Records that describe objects

──────────

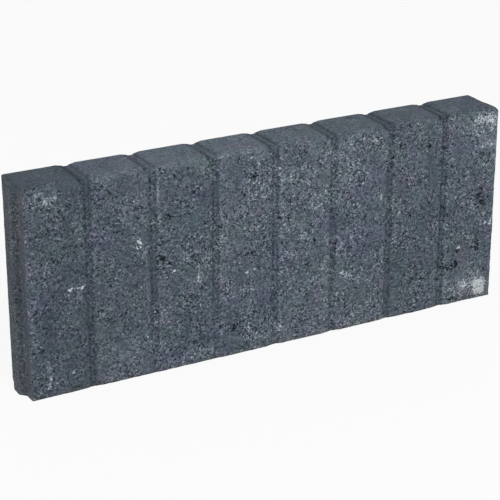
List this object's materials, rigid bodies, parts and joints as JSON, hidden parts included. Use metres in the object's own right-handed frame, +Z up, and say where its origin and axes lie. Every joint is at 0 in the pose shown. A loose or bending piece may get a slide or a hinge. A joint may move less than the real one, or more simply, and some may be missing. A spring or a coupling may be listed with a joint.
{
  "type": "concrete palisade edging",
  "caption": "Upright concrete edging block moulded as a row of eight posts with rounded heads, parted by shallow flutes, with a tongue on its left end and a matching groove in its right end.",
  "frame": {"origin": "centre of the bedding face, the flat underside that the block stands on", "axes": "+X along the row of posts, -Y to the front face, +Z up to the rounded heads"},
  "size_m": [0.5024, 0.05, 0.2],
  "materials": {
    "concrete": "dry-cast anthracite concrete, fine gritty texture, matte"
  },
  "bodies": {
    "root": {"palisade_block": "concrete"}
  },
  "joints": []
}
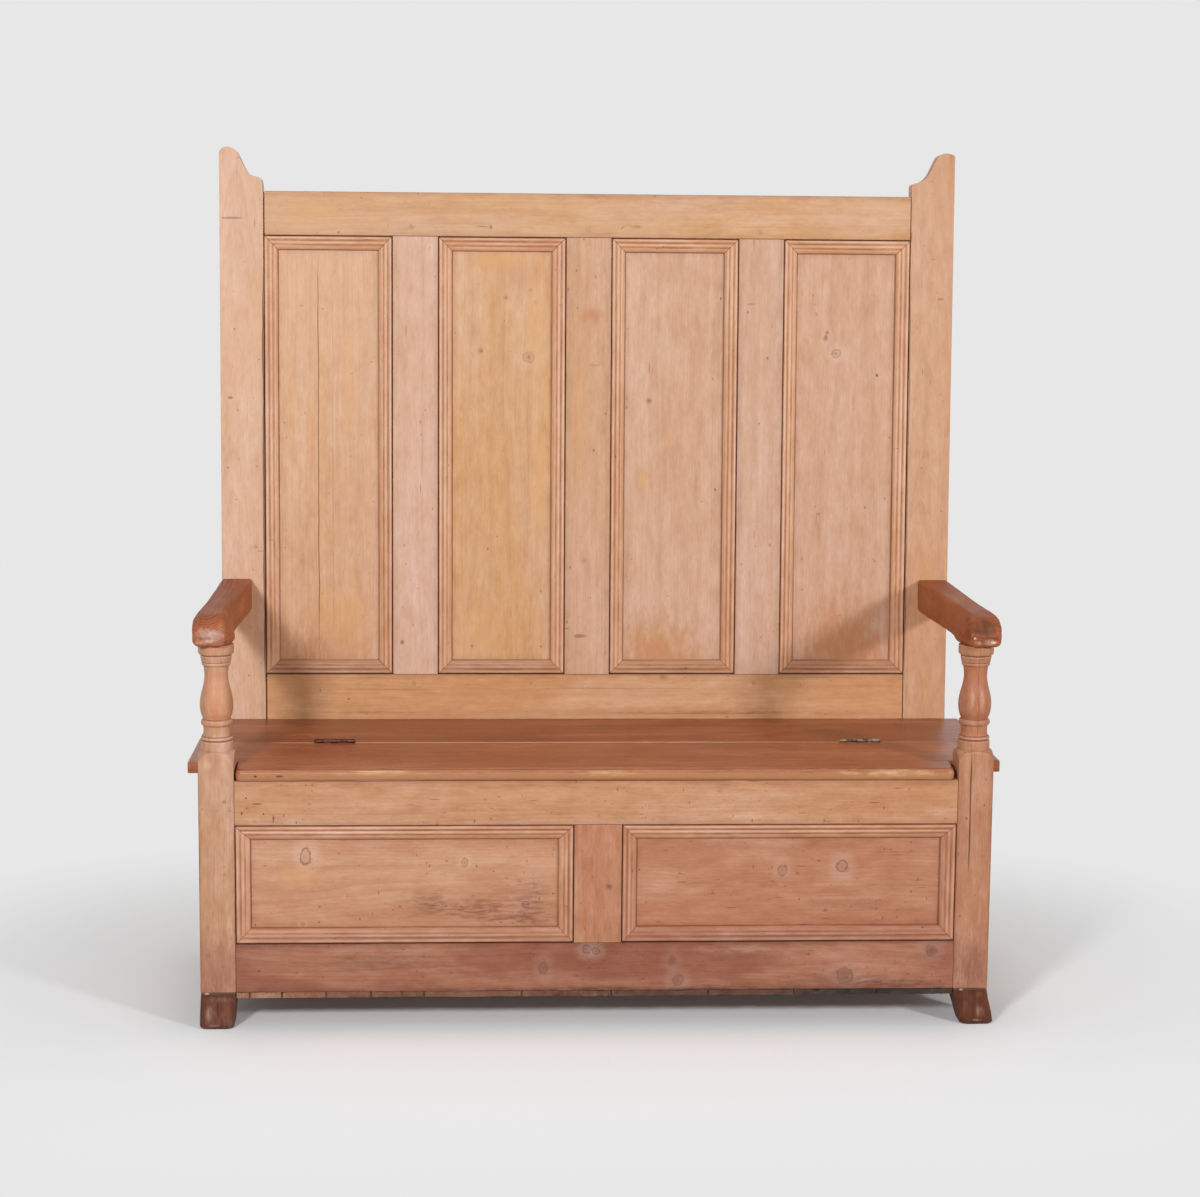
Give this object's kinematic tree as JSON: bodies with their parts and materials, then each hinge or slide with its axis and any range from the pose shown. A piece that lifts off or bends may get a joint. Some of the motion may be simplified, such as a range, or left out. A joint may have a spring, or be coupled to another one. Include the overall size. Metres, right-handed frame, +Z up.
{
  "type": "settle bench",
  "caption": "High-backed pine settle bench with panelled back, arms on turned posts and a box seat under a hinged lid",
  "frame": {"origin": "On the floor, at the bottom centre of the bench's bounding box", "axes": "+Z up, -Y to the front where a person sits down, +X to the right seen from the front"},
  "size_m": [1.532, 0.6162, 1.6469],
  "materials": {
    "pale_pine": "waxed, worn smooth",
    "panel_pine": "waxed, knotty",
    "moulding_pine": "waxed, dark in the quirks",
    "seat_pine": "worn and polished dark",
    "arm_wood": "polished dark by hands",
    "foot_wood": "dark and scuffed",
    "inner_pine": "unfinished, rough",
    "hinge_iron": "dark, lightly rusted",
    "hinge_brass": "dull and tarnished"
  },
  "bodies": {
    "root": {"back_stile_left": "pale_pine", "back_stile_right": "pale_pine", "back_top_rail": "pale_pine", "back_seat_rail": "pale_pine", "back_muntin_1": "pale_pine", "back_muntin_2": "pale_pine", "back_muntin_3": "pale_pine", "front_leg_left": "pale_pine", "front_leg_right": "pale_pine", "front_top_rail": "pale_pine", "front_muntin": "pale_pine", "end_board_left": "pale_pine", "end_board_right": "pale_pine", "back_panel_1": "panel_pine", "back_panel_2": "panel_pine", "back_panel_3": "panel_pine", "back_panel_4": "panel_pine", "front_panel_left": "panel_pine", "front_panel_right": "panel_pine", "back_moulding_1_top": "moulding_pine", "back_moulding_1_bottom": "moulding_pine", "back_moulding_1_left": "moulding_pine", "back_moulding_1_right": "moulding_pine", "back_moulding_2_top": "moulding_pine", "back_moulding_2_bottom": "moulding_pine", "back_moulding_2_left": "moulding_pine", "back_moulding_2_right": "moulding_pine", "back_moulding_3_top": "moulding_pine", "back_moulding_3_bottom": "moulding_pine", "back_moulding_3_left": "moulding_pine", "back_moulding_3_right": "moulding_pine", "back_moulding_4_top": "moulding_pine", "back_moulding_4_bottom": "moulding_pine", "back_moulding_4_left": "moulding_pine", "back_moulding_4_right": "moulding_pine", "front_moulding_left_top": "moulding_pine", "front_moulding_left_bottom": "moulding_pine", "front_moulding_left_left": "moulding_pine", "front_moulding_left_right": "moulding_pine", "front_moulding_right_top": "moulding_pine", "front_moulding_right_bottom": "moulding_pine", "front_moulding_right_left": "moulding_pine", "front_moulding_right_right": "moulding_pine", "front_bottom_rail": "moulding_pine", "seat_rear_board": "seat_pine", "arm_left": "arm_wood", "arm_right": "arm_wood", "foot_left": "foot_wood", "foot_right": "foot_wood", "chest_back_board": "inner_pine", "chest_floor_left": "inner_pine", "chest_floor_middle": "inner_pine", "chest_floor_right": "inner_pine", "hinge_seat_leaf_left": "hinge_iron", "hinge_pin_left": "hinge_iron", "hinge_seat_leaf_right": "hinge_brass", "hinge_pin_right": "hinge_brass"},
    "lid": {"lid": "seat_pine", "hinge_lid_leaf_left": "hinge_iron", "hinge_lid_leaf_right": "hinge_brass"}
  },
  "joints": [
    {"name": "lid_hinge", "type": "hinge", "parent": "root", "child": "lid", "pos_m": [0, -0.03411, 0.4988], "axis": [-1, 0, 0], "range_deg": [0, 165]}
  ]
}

──────────

* PROBLEM TO WORK ON
Return all of the data precisely as it appears.

* RESPONSE BELOW
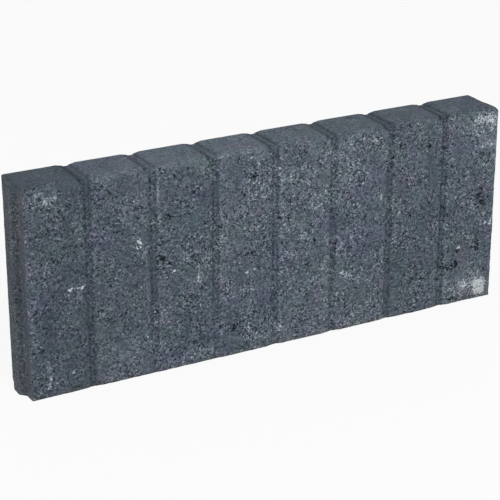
List this object's materials, rigid bodies, parts and joints as JSON, hidden parts included. Use metres in the object's own right-handed frame, +Z up, and say where its origin and axes lie. Every joint is at 0 in the pose shown. A loose or bending piece may get a slide or a hinge. A joint may move less than the real one, or more simply, and some may be missing. A spring or a coupling may be listed with a joint.
{
  "type": "concrete palisade edging",
  "caption": "Upright concrete edging block moulded as a row of eight posts with rounded heads, parted by shallow flutes, with a tongue on its left end and a matching groove in its right end.",
  "frame": {"origin": "centre of the bedding face, the flat underside that the block stands on", "axes": "+X along the row of posts, -Y to the front face, +Z up to the rounded heads"},
  "size_m": [0.5024, 0.05, 0.2],
  "materials": {
    "concrete": "dry-cast anthracite concrete, fine gritty texture, matte"
  },
  "bodies": {
    "root": {"palisade_block": "concrete"}
  },
  "joints": []
}
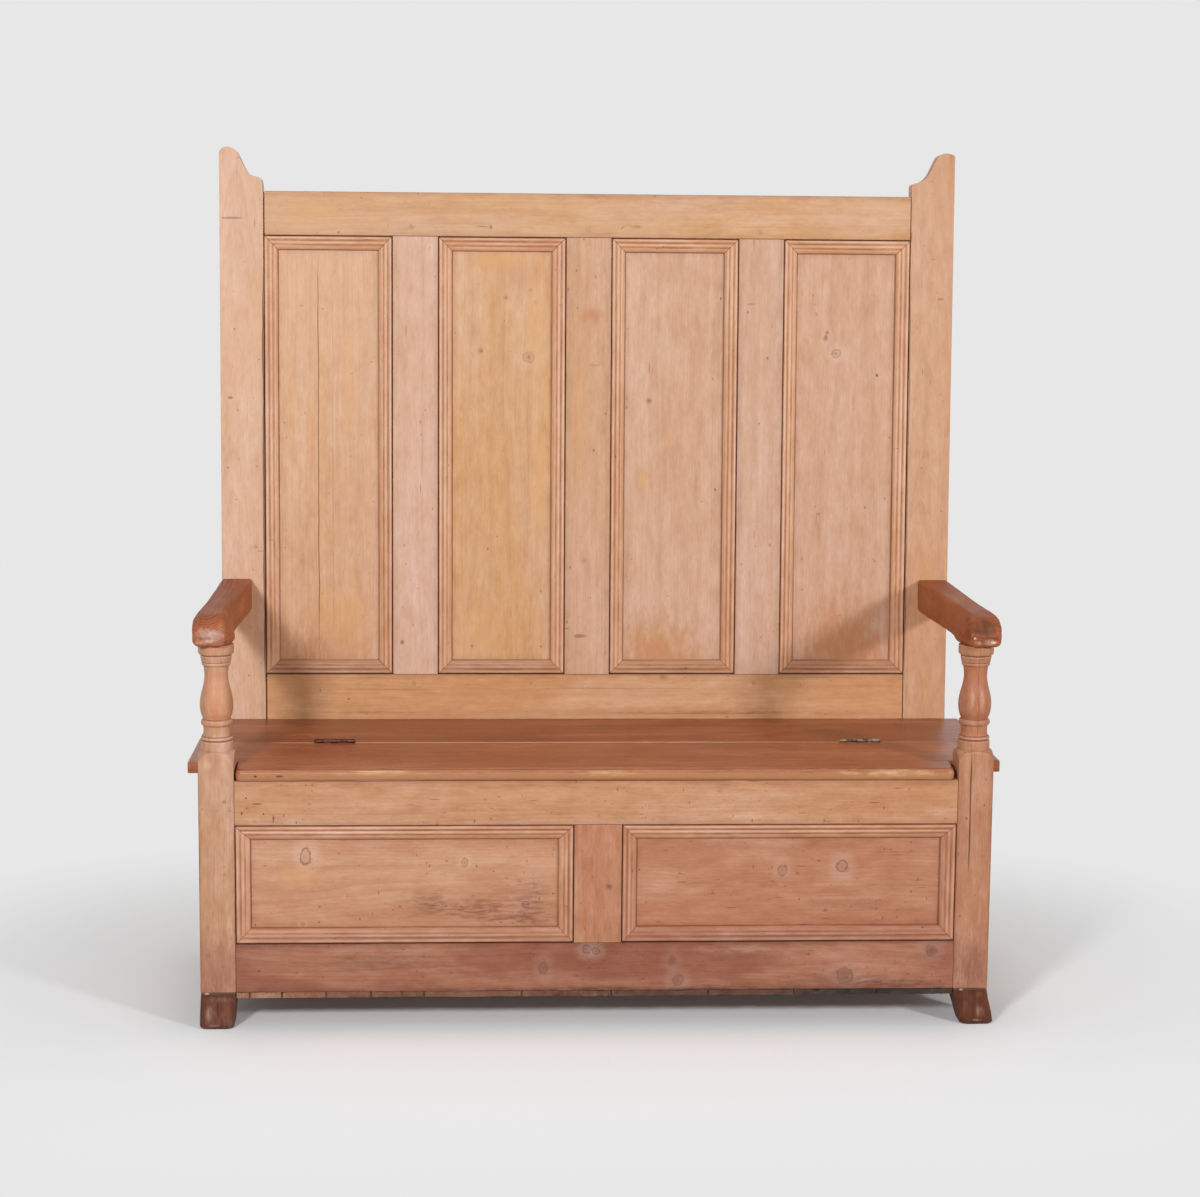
Give this object's kinematic tree as JSON: bodies with their parts and materials, then each hinge or slide with its axis and any range from the pose shown. A piece that lifts off or bends may get a joint. Some of the motion may be simplified, such as a range, or left out. A joint may have a spring, or be coupled to another one. Include the overall size. Metres, right-handed frame, +Z up.
{
  "type": "settle bench",
  "caption": "High-backed pine settle bench with panelled back, arms on turned posts and a box seat under a hinged lid",
  "frame": {"origin": "On the floor, at the bottom centre of the bench's bounding box", "axes": "+Z up, -Y to the front where a person sits down, +X to the right seen from the front"},
  "size_m": [1.532, 0.6162, 1.6469],
  "materials": {
    "pale_pine": "waxed, worn smooth",
    "panel_pine": "waxed, knotty",
    "moulding_pine": "waxed, dark in the quirks",
    "seat_pine": "worn and polished dark",
    "arm_wood": "polished dark by hands",
    "foot_wood": "dark and scuffed",
    "inner_pine": "unfinished, rough",
    "hinge_iron": "dark, lightly rusted",
    "hinge_brass": "dull and tarnished"
  },
  "bodies": {
    "root": {"back_stile_left": "pale_pine", "back_stile_right": "pale_pine", "back_top_rail": "pale_pine", "back_seat_rail": "pale_pine", "back_muntin_1": "pale_pine", "back_muntin_2": "pale_pine", "back_muntin_3": "pale_pine", "front_leg_left": "pale_pine", "front_leg_right": "pale_pine", "front_top_rail": "pale_pine", "front_muntin": "pale_pine", "end_board_left": "pale_pine", "end_board_right": "pale_pine", "back_panel_1": "panel_pine", "back_panel_2": "panel_pine", "back_panel_3": "panel_pine", "back_panel_4": "panel_pine", "front_panel_left": "panel_pine", "front_panel_right": "panel_pine", "back_moulding_1_top": "moulding_pine", "back_moulding_1_bottom": "moulding_pine", "back_moulding_1_left": "moulding_pine", "back_moulding_1_right": "moulding_pine", "back_moulding_2_top": "moulding_pine", "back_moulding_2_bottom": "moulding_pine", "back_moulding_2_left": "moulding_pine", "back_moulding_2_right": "moulding_pine", "back_moulding_3_top": "moulding_pine", "back_moulding_3_bottom": "moulding_pine", "back_moulding_3_left": "moulding_pine", "back_moulding_3_right": "moulding_pine", "back_moulding_4_top": "moulding_pine", "back_moulding_4_bottom": "moulding_pine", "back_moulding_4_left": "moulding_pine", "back_moulding_4_right": "moulding_pine", "front_moulding_left_top": "moulding_pine", "front_moulding_left_bottom": "moulding_pine", "front_moulding_left_left": "moulding_pine", "front_moulding_left_right": "moulding_pine", "front_moulding_right_top": "moulding_pine", "front_moulding_right_bottom": "moulding_pine", "front_moulding_right_left": "moulding_pine", "front_moulding_right_right": "moulding_pine", "front_bottom_rail": "moulding_pine", "seat_rear_board": "seat_pine", "arm_left": "arm_wood", "arm_right": "arm_wood", "foot_left": "foot_wood", "foot_right": "foot_wood", "chest_back_board": "inner_pine", "chest_floor_left": "inner_pine", "chest_floor_middle": "inner_pine", "chest_floor_right": "inner_pine", "hinge_seat_leaf_left": "hinge_iron", "hinge_pin_left": "hinge_iron", "hinge_seat_leaf_right": "hinge_brass", "hinge_pin_right": "hinge_brass"},
    "lid": {"lid": "seat_pine", "hinge_lid_leaf_left": "hinge_iron", "hinge_lid_leaf_right": "hinge_brass"}
  },
  "joints": [
    {"name": "lid_hinge", "type": "hinge", "parent": "root", "child": "lid", "pos_m": [0, -0.03411, 0.4988], "axis": [-1, 0, 0], "range_deg": [0, 165]}
  ]
}